### Aim
Write out, precisely and in full, each line of the material.
>>>>
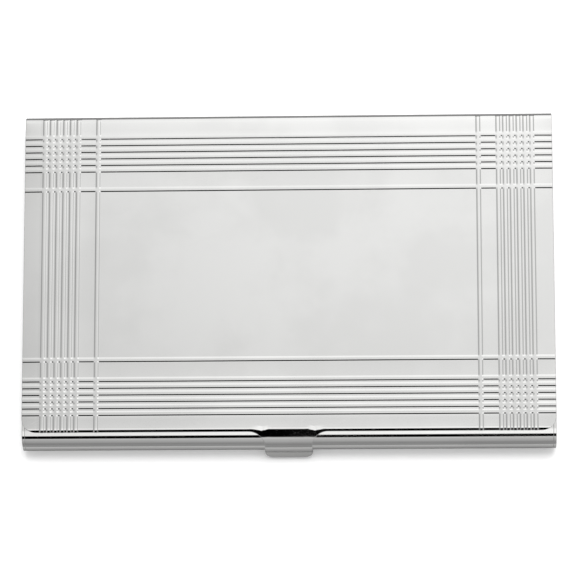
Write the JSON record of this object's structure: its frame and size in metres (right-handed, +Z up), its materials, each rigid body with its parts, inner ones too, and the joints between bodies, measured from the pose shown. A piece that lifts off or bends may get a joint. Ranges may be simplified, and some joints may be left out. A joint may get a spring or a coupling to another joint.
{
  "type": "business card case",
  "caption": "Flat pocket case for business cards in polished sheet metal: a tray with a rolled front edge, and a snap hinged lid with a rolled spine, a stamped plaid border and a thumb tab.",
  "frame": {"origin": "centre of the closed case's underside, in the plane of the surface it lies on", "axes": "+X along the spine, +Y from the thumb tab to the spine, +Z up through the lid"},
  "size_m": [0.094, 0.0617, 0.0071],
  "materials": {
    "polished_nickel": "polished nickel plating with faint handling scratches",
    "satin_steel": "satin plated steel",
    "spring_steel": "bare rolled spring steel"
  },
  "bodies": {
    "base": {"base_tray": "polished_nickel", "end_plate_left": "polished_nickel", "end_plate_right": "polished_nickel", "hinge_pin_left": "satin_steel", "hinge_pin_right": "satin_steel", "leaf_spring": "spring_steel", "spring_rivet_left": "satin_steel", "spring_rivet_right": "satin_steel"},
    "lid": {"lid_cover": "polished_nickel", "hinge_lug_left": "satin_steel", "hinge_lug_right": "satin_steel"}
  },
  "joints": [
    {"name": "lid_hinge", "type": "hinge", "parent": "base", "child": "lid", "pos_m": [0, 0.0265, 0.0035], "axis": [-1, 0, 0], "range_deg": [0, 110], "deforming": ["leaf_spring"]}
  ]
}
<<<<
### Exercise output
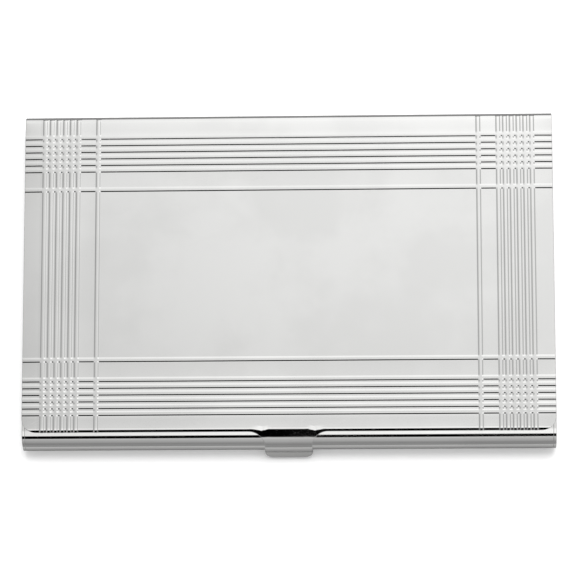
Write the JSON record of this object's structure: its frame and size in metres (right-handed, +Z up), its materials, each rigid body with its parts, inner ones too, and the joints between bodies, measured from the pose shown. A piece that lifts off or bends may get a joint. Ranges may be simplified, and some joints may be left out. A joint may get a spring or a coupling to another joint.
{
  "type": "business card case",
  "caption": "Flat pocket case for business cards in polished sheet metal: a tray with a rolled front edge, and a snap hinged lid with a rolled spine, a stamped plaid border and a thumb tab.",
  "frame": {"origin": "centre of the closed case's underside, in the plane of the surface it lies on", "axes": "+X along the spine, +Y from the thumb tab to the spine, +Z up through the lid"},
  "size_m": [0.094, 0.0617, 0.0071],
  "materials": {
    "polished_nickel": "polished nickel plating with faint handling scratches",
    "satin_steel": "satin plated steel",
    "spring_steel": "bare rolled spring steel"
  },
  "bodies": {
    "base": {"base_tray": "polished_nickel", "end_plate_left": "polished_nickel", "end_plate_right": "polished_nickel", "hinge_pin_left": "satin_steel", "hinge_pin_right": "satin_steel", "leaf_spring": "spring_steel", "spring_rivet_left": "satin_steel", "spring_rivet_right": "satin_steel"},
    "lid": {"lid_cover": "polished_nickel", "hinge_lug_left": "satin_steel", "hinge_lug_right": "satin_steel"}
  },
  "joints": [
    {"name": "lid_hinge", "type": "hinge", "parent": "base", "child": "lid", "pos_m": [0, 0.0265, 0.0035], "axis": [-1, 0, 0], "range_deg": [0, 110], "deforming": ["leaf_spring"]}
  ]
}